私が就職したのは1986年です。37年前ということになります。この時と比べて、働き方は多様になりました。

当時は、働く、ということは正規雇用で働く、ということとイコールだったと思います。派遣という働き方もすでにありましたが、多くはその業務のプロフェッショナルで、私の会社にも何人かいましたが、全員とっても出来る人、という印象だったし、周りにもそう思われていました。今もそういう人はもちろんいますが、全員ではないですよね。

そもそも、派遣で働く職種がかなり限定されていました。

学校を卒業したら、社員になって働く以外の選択肢はほとんどありませんでした。
フリーターという言葉ができたのはその翌年、1987年、リクルートのアルバイト情報誌、FromAからです。
やっぱりリクルートって市場を創ってますね。フリーターっていう言葉がなかったら、フリーターの数はそんなに増えなかったと思います。

それまで、アルバイトと言えば、学生が主役で、副業の人が少し、主婦の仕事は、(今もそうだけど)パートと呼んでいました。
法律的には、今も昔も無期雇用(正規雇用)と、有期雇用(それ以外)があるだけなんですが。

今でも忘れられないのは、1990年代の後半でも、「非正規社員の割合が25%を超えると、社員の就労環境(例えばモチベーションや規律など)に、深刻な影響がある」とセミナーで聞いたことです。

ワトソンワイアットというアメリカのコンサルタント会社のセミナーでした。今、非正規社員の割合が25%を超えている会社なんてありふれていて、1ミリも珍しくないですよね。人事という仕事をしている身としては、この話にかなりインパクトがありました。

仕事の見つけ方にしても、求人広告は当たり前ですが全て紙媒体です。学生はリクルート・毎日コミュニケーションズ(マイナビ)・日経就職ガイド(キャリタス)・文化放送ブレーンなどの発行する電話帳みたいな就職ガイド本、学生以外は新聞広告や、折込チラシですね。

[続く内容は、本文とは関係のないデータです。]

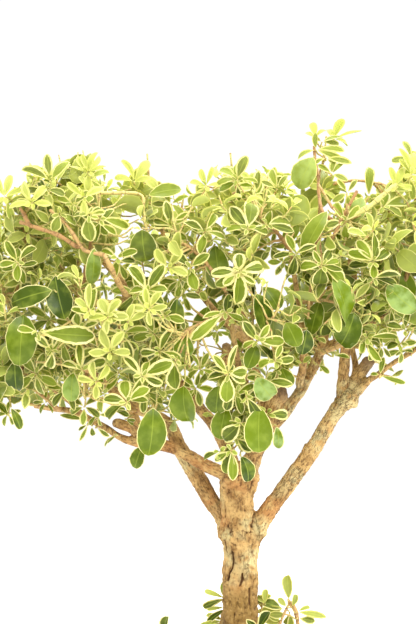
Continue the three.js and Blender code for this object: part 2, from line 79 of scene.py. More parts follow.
WOOD = {
    "trunk": (
        (0, 0, 44, 12.4), (0, 0, 66, 13.5), (-0.4, 0, 78, 12), (-0.4, 0, 90, 10.6), (0.1, 0, 98, 9.9),
        (0.1, 0, 108, 9.9), (0.1, 0, 120, 9.7), (0.5, 0, 128, 9.5), (0.3, 0, 140, 10.6),
        (-1.2, 0, 151, 9.2), (-1.4, 0, 160, 9.1), (-0.8, 0, 170, 10.4), (0.5, 0, 177, 7.5),
    ),
    "leader": (
        (3, 0, 164, 6.5), (6, 1, 178, 5), (13.5, 2, 196, 4.6), (20, 3, 212, 4.2), (23, 3, 218, 3.9),
    ),
    "leader_branch": (
        (17, 3, 198, 3.4), (25.6, 4, 206, 3), (29.8, 5, 212.6, 2.8), (34.2, 6, 218.6, 2.9),
        (37, 7, 224, 2.9), (43.2, 8, 235, 2.7), (45.4, 8, 242, 2.5), (48, 6, 256, 2.3),
        (44, 4, 280, 2.1), (43, 2, 305, 1.8), (43, 0, 330, 1.4),
    ),
    "leader_branch_right": (
        (45, 8, 240, 2.5), (52, 10, 243.6, 2.3), (59, 14, 247.4, 2.1), (67, 20, 257, 1.8),
        (78, 28, 276, 1.6), (84, 32, 292, 1.3),
    ),
    "right_limb": (
        (5, 0, 134, 6), (7.5, 0, 140, 5.8), (14, 0, 150, 4.9), (27.5, -2, 169, 4.6),
        (38.5, -4, 184.6, 4.4), (47, -6, 199.5, 4.2), (55, -7, 212, 4), (58, -8, 217, 3.6),
    ),
    "right_upright": (
        (55, -7, 211, 3.3), (56, -9, 228, 3), (57, -12, 245, 2.6), (60, -20, 268, 2.2),
        (58, -28, 292, 1.9), (56, -30, 306, 1.6),
    ),
    "right_stub": ((57, -7, 214, 3.8), (64, -6, 226, 3.5), (70.4, -5, 235, 3.3)),
    "right_thin": ((59, -4, 219, 1.7), (63.5, -0.5, 229.6, 1.8), (61.8, 1, 241, 1.6), (59, 4, 254, 1.3)),
    "right_branch": (
        (58, -8, 213, 3.2), (65, -9, 220, 2.5), (69.5, -10, 224.7, 2), (73, -11, 226.8, 1.7),
        (78.3, -12, 230.9, 1.4), (83.8, -13, 235, 1.3), (93.2, -14, 240.5, 1.2), (104, -12, 251, 1.2),
        (112, -8, 268, 1.1), (113, -4, 288, 1),
    ),
    "left_lower_limb": (
        (-3, 3, 134, 6.5), (-6.5, 3.5, 141, 5.6), (-8.8, 4, 147.5, 4.9), (-15, 5, 156, 4.6),
        (-23.2, 7, 169.2, 4.6), (-34.5, 10, 188, 4.2), (-38.5, 12, 197, 3.7), (-48, 14, 204, 3.1),
        (-59, 14, 208, 2.8), (-66, 13, 217, 2.6),
    ),
    "left_rise": (
        (-64, 13, 213, 2.6), (-73, 11, 226, 2.5), (-71, 9, 248, 2.4), (-63, 6, 270, 2.3),
        (-73, 0, 288, 2), (-86, -6, 297, 1.7), (-98, -8, 312, 1.3),
    ),
    "left_upper_limb": (
        (-4, -2, 171, 4.2), (-17.6, -4, 177, 3.5), (-37.4, -8, 188, 3.1), (-52, -11.5, 190.2, 2.5),
        (-60, -13.2, 192.2, 2.1), (-66.5, -14.5, 195, 1.85), (-71, -15.4, 198.4, 1.8),
        (-75.6, -16, 201, 1.8), (-81.7, -17, 204.4, 1.8), (-89.4, -19, 208.4, 1.6),
        (-101, -21, 210, 1.4), (-110, -22, 211.6, 1.2),
    ),
    "left_stub": (
        (-51, -11.5, 192.5, 2.4), (-57, -13.2, 197.6, 2.4), (-62.7, -15, 200.6, 2.5),
        (-66.6, -16.5, 202, 2.4),
    ),
    "left_front": (
        (-54, -12, 193.5, 2.4), (-55.4, -13, 199.8, 2.3), (-60.2, -15, 211.3, 2.2),
        (-66.5, -17, 216.7, 2.1), (-71.8, -19, 222, 2), (-76.3, -24, 226.5, 1.9), (-82, -34, 239, 1.7),
        (-86, -44, 256, 1.5), (-82, -50, 272, 1.2),
    ),
    "left_edge": (
        (-99, -20, 209.5, 1.4), (-108, -26, 226, 1.4), (-116, -31, 246, 1.3), (-118, -34, 270, 1.2),
        (-114, -34, 296, 1),
    ),
    "left_back": (
        (-64, 13, 214, 2.2), (-78, 28, 228, 2), (-92, 42, 246, 1.8), (-98, 46, 272, 1.5),
        (-90, 44, 300, 1.2),
    ),
    "back_left": (
        (-2, 4, 168, 5), (-7, 22, 184, 3.8), (-14.5, 34, 197, 3.5), (-24, 46, 207, 3.2),
        (-42, 62, 230, 2.6), (-54, 70, 256, 2.1), (-50, 64, 284, 1.7), (-42, 56, 304, 1.3),
    ),
    "back_right": (
        (2, 4, 166, 4.6), (12, 26, 190, 3.6), (20, 44, 214, 3.1), (34, 60, 240, 2.5), (52, 66, 266, 2),
        (58, 58, 290, 1.4),
    ),
    "back_upright": (
        (11, 24, 188, 2.6), (6, 42, 212, 2.3), (0, 56, 242, 2.1), (0, 62, 272, 1.8), (6, 56, 306, 1.3),
    ),
    "centre_front": (
        (9, 1, 183, 3.2), (6, -8, 196, 2.3), (3, -18, 208, 1.9), (0, -30, 226, 1.7), (-4, -40, 246, 1.5),
        (-8, -46, 272, 1.2),
    ),
    "centre_upright": (
        (14, 2, 197, 3.2), (12, 8, 214, 2.4), (7, 12, 240, 2), (1, 10, 268, 1.8), (-2, 6, 296, 1.6),
        (0, 0, 322, 1.3),
    ),
    "centre_left": (
        (6, 12, 243, 2), (-10, 16, 258, 1.8), (-28, 14, 280, 1.6), (-42, 6, 304, 1.3), (-48, 0, 322, 1),
    ),
    "right_front": ((57, -13, 246, 2.1), (70, -28, 256, 1.8), (82, -40, 272, 1.5), (88, -44, 290, 1.2)),
    "inner_front": (
        (33, 5, 221, 2.3), (34, -12, 236, 2), (32, -30, 254, 1.7), (28, -44, 274, 1.4),
        (24, -48, 294, 1.1),
    ),
    "root_left": ((-4, 0, 74, 6), (-14, -4, 70, 4.6), (-26, -9, 66, 3.4), (-38, -16, 58, 2.4)),
    "root_right": ((4, -2, 74, 6), (15, -8, 70, 4.4), (27, -13, 65, 3.2), (37, -14, 57, 2.2)),
    "root_front": ((0, -5, 74, 5.5), (-3, -16, 69, 4), (-4, -27, 60, 2.6)),
    "root_back": ((1, 5, 74, 6), (5, 16, 70, 4.4), (8, 28, 65, 3.2), (9, 37, 57, 2.2)),
}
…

人材紹介とか、スカウトっていうのもありましたが一般的ではなかったですね。

私が採用をしていて、新卒の紙媒体を一切やめて、すべてナビに切り替えたのは2000年(2001卒)からでした。その時でさえ、「大丈夫か?」と言われたのをおぼえています。中途採用はまだ紙媒体を結構使ってました。少なくとも10年前までは、正社員の採用にも紙媒体を使ってましたから。

今でも紙媒体が主役なのはアルバイトの採用くらいかな?いや、もう少数派になっているのかな。
こんな風に働き方も仕事の見つけ方も多様になっているのに、仕事を見つけるのは、今の方が難しくなっているような気がします。

今、企業の求人意欲はとても高いし、仕事をしたい人も実はたくさんいます。
でも、今の言葉で言うマッチングは、ごく少数の優秀な人を除き、難しくなっている気がします。ここでも二極化か。

選択肢が増えることがすなわち選択の容易さにつながるわけではないんですね。
理由は山ほど思いつきますが、解決策はそれほど思いつきません。